▸ **Exercise prompt**
From the data that follows, print exactly the lines starting at the one containing "Turn this picture" and ending at the one containing "at the feet."; include both of them and nothing more.

Records with modeling code

────

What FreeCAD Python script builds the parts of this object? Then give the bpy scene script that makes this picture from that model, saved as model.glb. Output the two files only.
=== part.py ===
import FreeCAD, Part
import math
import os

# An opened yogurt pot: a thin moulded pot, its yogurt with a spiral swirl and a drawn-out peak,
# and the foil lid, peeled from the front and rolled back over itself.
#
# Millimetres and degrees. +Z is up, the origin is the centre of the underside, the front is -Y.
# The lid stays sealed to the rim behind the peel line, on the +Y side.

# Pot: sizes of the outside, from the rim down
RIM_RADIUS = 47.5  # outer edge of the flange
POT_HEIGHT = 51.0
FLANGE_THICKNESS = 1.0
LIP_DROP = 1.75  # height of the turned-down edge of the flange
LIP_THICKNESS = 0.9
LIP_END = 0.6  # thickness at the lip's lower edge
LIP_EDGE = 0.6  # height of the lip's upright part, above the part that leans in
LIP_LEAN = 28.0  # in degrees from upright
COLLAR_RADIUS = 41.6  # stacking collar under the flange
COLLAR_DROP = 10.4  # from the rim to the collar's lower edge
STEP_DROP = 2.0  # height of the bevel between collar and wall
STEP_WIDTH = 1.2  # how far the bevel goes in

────

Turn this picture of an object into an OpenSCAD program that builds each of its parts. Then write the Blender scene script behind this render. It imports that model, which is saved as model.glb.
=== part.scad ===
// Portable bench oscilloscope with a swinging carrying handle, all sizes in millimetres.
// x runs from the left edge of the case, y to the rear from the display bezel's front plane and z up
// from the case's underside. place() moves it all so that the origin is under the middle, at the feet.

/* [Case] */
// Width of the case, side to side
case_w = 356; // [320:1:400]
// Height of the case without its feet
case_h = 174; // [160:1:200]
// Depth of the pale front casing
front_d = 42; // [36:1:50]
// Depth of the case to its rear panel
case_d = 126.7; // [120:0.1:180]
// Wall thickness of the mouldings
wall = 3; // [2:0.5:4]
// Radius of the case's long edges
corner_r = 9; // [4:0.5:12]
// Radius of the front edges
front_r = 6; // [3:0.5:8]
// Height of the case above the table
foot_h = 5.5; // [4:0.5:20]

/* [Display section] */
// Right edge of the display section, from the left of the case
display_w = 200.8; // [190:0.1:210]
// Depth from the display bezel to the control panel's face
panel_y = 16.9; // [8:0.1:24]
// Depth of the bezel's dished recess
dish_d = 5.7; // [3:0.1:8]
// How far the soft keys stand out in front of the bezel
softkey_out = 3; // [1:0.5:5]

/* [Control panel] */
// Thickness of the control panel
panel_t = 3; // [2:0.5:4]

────

▸ **The answer**
Turn this picture of an object into an OpenSCAD program that builds each of its parts. Then write the Blender scene script behind this render. It imports that model, which is saved as model.glb.
=== part.scad ===
// Portable bench oscilloscope with a swinging carrying handle, all sizes in millimetres.
// x runs from the left edge of the case, y to the rear from the display bezel's front plane and z up
// from the case's underside. place() moves it all so that the origin is under the middle, at the feet.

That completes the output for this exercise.